What you have to do => All lines holding the string "handed" are to be shown.

JSON records of objects =>
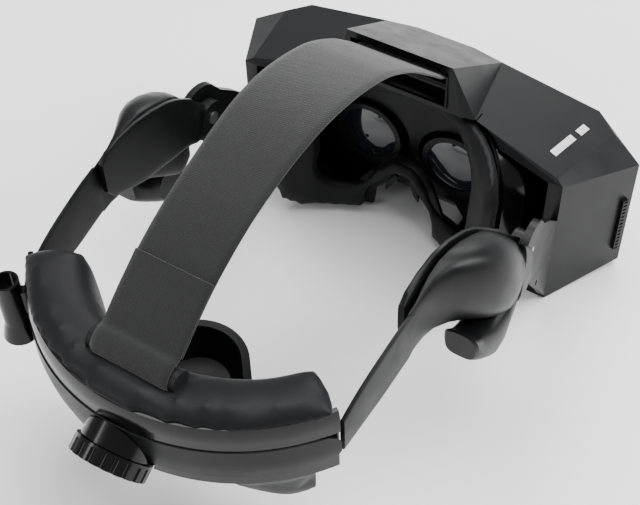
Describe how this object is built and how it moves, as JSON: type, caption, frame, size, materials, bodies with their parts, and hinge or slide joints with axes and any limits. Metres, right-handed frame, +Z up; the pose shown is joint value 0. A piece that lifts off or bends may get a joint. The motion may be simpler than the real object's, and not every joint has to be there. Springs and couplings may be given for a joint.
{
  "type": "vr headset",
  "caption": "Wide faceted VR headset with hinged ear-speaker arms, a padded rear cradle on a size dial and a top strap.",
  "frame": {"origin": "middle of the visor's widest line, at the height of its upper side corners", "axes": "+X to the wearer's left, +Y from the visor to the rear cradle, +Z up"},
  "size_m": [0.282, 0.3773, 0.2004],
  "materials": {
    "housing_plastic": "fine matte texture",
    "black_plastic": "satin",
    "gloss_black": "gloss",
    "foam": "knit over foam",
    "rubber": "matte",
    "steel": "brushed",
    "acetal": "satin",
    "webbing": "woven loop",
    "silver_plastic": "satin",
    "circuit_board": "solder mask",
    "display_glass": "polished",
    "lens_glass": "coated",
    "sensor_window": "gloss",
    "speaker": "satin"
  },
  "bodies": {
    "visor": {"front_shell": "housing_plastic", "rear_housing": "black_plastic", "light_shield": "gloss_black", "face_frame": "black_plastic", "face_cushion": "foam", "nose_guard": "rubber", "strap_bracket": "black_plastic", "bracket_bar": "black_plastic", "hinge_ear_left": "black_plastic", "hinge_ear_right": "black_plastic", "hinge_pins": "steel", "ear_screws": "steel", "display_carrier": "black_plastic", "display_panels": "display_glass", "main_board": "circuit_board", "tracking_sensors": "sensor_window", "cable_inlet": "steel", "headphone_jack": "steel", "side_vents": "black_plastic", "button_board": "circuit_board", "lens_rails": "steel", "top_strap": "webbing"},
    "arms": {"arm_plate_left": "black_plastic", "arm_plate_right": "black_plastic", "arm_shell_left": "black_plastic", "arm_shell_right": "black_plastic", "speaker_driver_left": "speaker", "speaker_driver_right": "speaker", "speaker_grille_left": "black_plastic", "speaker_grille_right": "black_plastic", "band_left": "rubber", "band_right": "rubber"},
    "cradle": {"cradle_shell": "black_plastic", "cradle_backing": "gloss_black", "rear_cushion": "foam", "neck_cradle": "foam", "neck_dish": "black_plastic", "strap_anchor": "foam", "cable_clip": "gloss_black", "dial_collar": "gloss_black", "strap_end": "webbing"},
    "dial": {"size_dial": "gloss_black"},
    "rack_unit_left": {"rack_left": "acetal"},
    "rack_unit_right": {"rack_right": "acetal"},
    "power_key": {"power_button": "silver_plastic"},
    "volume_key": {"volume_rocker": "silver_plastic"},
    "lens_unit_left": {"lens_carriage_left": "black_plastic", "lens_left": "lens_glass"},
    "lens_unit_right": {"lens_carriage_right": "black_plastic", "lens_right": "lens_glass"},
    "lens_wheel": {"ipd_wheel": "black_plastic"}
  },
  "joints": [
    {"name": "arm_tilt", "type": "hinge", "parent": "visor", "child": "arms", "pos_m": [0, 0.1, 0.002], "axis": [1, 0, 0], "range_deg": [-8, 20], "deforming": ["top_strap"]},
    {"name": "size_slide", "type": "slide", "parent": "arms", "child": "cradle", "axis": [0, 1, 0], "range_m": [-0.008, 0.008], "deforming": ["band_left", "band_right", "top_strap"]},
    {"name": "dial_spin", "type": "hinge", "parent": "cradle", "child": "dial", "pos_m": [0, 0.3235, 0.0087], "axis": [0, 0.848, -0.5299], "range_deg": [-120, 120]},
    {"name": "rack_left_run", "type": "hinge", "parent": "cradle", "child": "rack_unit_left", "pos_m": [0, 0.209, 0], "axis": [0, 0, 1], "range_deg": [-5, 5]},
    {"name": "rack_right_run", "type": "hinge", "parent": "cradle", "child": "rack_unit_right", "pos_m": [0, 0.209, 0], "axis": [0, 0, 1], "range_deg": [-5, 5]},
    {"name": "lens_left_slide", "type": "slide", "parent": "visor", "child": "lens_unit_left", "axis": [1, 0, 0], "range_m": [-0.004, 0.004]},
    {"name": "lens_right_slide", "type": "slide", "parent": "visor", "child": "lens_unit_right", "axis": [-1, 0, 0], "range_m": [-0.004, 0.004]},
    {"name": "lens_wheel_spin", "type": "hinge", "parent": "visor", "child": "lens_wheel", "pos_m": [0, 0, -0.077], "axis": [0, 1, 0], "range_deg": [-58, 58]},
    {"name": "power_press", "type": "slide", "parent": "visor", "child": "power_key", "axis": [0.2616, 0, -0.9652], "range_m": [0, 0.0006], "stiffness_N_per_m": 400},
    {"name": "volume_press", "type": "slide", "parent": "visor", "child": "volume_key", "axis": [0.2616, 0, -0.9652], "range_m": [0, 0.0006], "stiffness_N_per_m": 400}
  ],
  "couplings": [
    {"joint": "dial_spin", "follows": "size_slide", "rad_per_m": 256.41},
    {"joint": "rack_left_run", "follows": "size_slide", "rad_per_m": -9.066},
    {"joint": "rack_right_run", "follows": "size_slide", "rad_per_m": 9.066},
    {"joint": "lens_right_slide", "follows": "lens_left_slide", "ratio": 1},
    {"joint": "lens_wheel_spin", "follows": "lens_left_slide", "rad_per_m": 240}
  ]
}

* * *

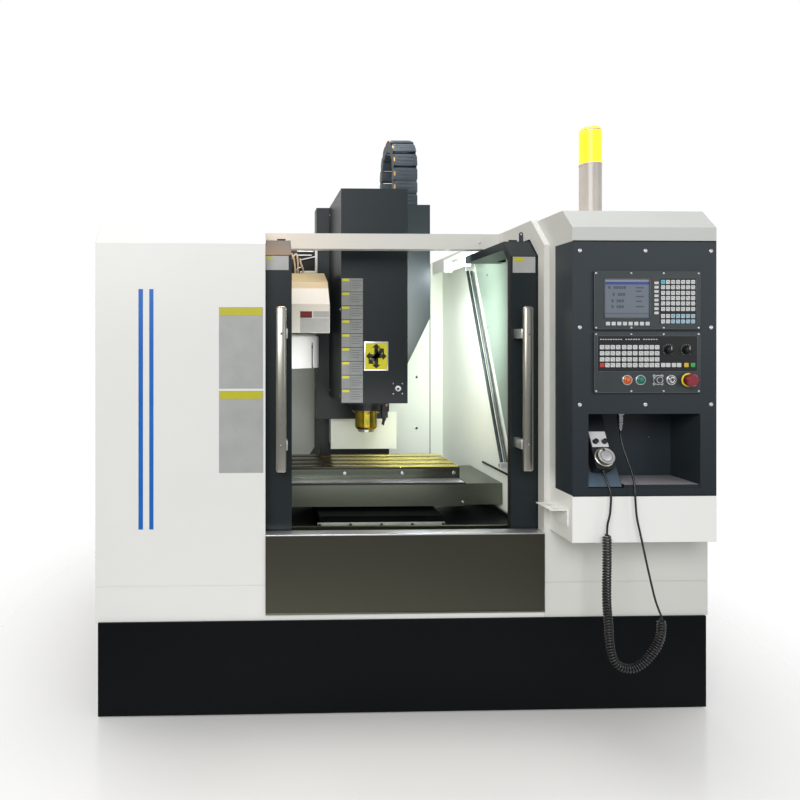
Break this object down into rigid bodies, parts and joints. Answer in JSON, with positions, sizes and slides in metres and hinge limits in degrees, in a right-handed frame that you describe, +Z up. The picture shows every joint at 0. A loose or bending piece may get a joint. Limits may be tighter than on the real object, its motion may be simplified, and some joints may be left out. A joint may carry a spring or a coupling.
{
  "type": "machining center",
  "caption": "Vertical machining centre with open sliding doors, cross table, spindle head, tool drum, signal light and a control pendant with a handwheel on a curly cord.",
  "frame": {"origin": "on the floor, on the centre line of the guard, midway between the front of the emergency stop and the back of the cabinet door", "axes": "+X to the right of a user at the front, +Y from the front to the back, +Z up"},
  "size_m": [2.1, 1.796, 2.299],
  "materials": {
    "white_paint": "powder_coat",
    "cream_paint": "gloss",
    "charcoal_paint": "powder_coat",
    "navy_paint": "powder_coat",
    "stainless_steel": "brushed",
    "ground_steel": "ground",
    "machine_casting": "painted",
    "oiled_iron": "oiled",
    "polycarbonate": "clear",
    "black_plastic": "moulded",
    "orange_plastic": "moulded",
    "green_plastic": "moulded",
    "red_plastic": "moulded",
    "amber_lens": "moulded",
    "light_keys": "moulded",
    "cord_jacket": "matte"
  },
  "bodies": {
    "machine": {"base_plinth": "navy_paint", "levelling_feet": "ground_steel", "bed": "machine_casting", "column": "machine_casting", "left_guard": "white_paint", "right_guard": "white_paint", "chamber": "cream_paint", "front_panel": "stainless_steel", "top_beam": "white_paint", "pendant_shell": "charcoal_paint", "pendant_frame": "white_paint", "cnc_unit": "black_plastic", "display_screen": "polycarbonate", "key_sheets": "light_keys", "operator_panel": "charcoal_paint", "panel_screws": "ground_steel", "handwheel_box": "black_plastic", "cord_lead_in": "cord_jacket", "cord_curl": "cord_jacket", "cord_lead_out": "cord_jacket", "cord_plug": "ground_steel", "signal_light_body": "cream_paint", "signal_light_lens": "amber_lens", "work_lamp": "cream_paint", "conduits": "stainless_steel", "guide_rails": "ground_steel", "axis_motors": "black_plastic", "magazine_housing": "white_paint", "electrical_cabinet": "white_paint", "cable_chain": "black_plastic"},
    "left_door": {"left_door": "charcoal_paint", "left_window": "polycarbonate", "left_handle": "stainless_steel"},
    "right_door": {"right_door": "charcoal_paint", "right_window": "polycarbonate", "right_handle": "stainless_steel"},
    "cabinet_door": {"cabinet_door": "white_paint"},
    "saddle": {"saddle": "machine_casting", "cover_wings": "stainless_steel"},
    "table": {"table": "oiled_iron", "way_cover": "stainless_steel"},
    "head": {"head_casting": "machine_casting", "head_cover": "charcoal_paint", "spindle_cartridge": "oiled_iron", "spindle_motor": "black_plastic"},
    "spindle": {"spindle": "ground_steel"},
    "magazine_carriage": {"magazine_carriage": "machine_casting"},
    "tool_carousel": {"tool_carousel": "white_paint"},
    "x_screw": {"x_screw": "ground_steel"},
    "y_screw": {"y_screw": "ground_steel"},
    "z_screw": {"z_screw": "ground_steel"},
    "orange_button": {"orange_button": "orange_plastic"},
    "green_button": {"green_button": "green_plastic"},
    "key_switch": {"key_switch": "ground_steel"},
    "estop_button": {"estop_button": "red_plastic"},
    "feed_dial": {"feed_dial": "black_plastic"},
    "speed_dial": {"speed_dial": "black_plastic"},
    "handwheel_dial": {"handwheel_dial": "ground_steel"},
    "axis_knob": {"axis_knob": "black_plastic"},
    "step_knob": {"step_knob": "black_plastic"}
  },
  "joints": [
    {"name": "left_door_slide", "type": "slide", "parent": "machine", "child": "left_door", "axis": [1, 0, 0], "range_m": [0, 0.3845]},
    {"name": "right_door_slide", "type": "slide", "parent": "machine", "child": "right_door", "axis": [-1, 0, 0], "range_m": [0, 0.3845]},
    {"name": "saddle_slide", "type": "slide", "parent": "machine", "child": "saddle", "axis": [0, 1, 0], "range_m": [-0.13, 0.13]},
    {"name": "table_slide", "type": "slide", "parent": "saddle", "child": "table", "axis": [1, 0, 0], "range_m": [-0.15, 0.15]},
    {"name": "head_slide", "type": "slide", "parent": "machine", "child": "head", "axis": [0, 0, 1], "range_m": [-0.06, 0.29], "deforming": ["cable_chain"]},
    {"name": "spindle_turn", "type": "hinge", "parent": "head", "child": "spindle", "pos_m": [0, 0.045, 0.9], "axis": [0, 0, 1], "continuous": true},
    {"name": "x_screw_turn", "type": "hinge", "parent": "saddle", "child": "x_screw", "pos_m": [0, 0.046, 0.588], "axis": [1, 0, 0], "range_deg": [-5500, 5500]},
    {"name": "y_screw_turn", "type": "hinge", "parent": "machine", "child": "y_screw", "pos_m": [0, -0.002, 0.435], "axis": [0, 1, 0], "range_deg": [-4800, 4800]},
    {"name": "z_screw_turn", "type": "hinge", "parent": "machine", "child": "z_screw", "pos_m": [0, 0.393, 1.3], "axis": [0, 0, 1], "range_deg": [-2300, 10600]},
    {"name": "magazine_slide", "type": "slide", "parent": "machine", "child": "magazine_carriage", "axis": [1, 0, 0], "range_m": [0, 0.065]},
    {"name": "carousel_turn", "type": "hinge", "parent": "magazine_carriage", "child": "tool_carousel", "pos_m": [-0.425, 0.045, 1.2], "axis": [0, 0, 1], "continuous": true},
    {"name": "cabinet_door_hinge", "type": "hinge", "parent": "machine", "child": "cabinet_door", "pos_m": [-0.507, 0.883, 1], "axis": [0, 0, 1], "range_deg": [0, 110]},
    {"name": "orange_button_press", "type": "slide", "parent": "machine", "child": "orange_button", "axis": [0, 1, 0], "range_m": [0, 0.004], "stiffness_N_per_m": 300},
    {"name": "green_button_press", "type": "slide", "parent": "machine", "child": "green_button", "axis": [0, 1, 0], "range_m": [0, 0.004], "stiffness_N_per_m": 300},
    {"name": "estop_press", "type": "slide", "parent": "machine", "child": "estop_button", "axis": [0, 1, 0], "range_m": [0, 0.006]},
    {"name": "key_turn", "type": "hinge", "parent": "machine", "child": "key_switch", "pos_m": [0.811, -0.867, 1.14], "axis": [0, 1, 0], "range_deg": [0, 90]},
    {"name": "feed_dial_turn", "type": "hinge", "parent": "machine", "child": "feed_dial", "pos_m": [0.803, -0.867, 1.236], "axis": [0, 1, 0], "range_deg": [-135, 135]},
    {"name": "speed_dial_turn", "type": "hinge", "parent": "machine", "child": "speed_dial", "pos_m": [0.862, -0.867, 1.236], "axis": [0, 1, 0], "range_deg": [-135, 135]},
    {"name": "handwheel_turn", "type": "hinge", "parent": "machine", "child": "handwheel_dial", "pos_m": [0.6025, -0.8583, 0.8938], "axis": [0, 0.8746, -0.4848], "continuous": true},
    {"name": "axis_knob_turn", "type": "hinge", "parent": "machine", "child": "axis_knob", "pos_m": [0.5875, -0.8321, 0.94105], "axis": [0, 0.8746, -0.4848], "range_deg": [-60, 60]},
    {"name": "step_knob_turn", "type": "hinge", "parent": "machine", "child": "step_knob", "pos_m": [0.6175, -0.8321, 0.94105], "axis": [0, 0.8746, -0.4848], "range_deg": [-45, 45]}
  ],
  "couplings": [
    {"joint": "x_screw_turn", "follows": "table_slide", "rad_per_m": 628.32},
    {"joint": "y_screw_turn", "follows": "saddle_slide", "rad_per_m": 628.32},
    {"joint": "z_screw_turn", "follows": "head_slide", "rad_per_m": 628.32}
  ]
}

Solution =>
Describe how this object is built and how it moves, as JSON: type, caption, frame, size, materials, bodies with their parts, and hinge or slide joints with axes and any limits. Metres, right-handed frame, +Z up; the pose shown is joint value 0. A piece that lifts off or bends may get a joint. The motion may be simpler than the real object's, and not every joint has to be there. Springs and couplings may be given for a joint.
Break this object down into rigid bodies, parts and joints. Answer in JSON, with positions, sizes and slides in metres and hinge limits in degrees, in a right-handed frame that you describe, +Z up. The picture shows every joint at 0. A loose or bending piece may get a joint. Limits may be tighter than on the real object, its motion may be simplified, and some joints may be left out. A joint may carry a spring or a coupling.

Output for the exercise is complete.